The first session of the workshop was focused on the history of Bible translations and Bible societies, including an overview of the GloBil project (Jensz/Wandusim), the history of Bible translations in West Africa (Ekem) and the textual histories of the original Greek sources of the New Testament (Strutwolf). This session provided context into the deep historical tradition of Bible translations and transcriptions.  

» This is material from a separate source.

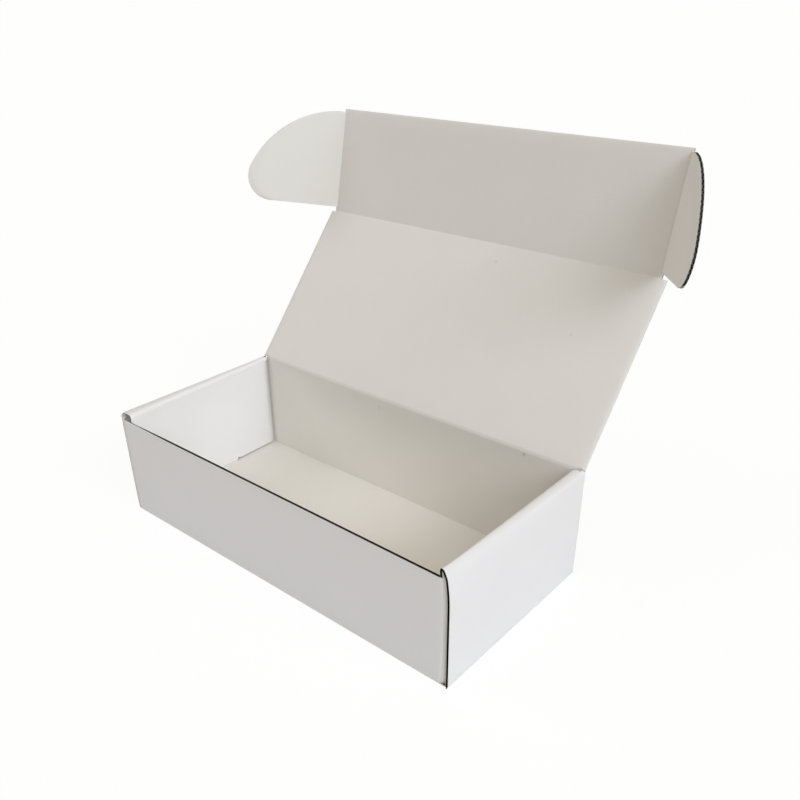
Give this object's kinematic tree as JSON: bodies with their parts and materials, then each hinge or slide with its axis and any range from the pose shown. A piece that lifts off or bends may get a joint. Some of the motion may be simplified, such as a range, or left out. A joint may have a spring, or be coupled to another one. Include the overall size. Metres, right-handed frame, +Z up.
{
  "type": "apparel gift box",
  "caption": "White corrugated gift box for clothing, folded from flat board, with a hinged lid, a tuck-in front flap with rounded ears, and rolled side walls.",
  "frame": {"origin": "centre of the underside of the tray's floor, which the box stands on", "axes": "+X to the right along the box's width, +Y to the back where the lid is hinged, +Z up"},
  "size_m": [0.4056, 0.2629, 0.2775],
  "materials": {
    "board": "matte"
  },
  "bodies": {
    "tray": {"tray": "board"},
    "lid": {"lid_panel": "board"},
    "flap": {"tuck_flap": "board"},
    "left_ear": {"left_ear": "board"},
    "right_ear": {"right_ear": "board"}
  },
  "joints": [
    {"name": "lid_hinge", "type": "hinge", "parent": "tray", "child": "lid", "pos_m": [0, 0.07375, 0.0865], "axis": [-1, 0, 0], "range_deg": [-132.3, 47.7]},
    {"name": "tuck_flap_fold", "type": "hinge", "parent": "lid", "child": "flap", "pos_m": [0, 0.17181, 0.19426], "axis": [1, 0, 0], "range_deg": [-31.5, 58.5]},
    {"name": "left_ear_fold", "type": "hinge", "parent": "flap", "child": "left_ear", "pos_m": [-0.15435, 0.17181, 0.19426], "axis": [0, 0.1874, 0.9823], "range_deg": [-24.24, 45]},
    {"name": "right_ear_fold", "type": "hinge", "parent": "flap", "child": "right_ear", "pos_m": [0.15435, 0.17181, 0.19426], "axis": [0, -0.1874, -0.9823], "range_deg": [-17.5, 32.5]}
  ],
  "couplings": [
    {"joint": "left_ear_fold", "follows": "tuck_flap_fold", "ratio": 0.7692},
    {"joint": "right_ear_fold", "follows": "tuck_flap_fold", "ratio": 0.5555}
  ]
}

In sessions dedicated to the reception and dissemination of Bible translations, a wide range of topics were covered, including the question of how mother-tongue Bibles reflect African spirituality (Afriyie), as well as specific examples of Bible translations for the Bono-Twi (Boaheng) and Dangme (Kuwornu-Adjaottor) languages. Several papers focused on mother-tongue biblical hermeneutics, including the history and focus of different directions of mother-tongue biblical hermeneutics in Ghana (Aryeh), mother-tongue biblical hermeneutics as decolonized knowledge production for social transformation (Amevenku), and the centrality of mother-tongue Bibles to the religious landscape of Ghana (Torsu). The processes behind the distribution of Bibles in Ghana today were also presented in a paper (Worae), which highlighted some of the historical processes still used today as well as some of the newer forms of Bible dissemination, including through digital means.   

The rich presentations over the day demonstrated the value of the collaborative workshop and provided insights into many aspects of mother-tongue Bibles that will be reflected in further outputs of the project, including future blogs and also publications. Of particular note was the display of mother-tongue Bibles of many Ghanian languages, some of which have historical legacies dating back to the nineteenth century. The workshop was made possible by our KNUST collaborator Prof. J. E. T. Kuwornu-Adjaottor, helped by his two assistants Peter Adams and Ernest Frimpong Junior. We were generously financed through the Internationalization Fund of the University of Münster.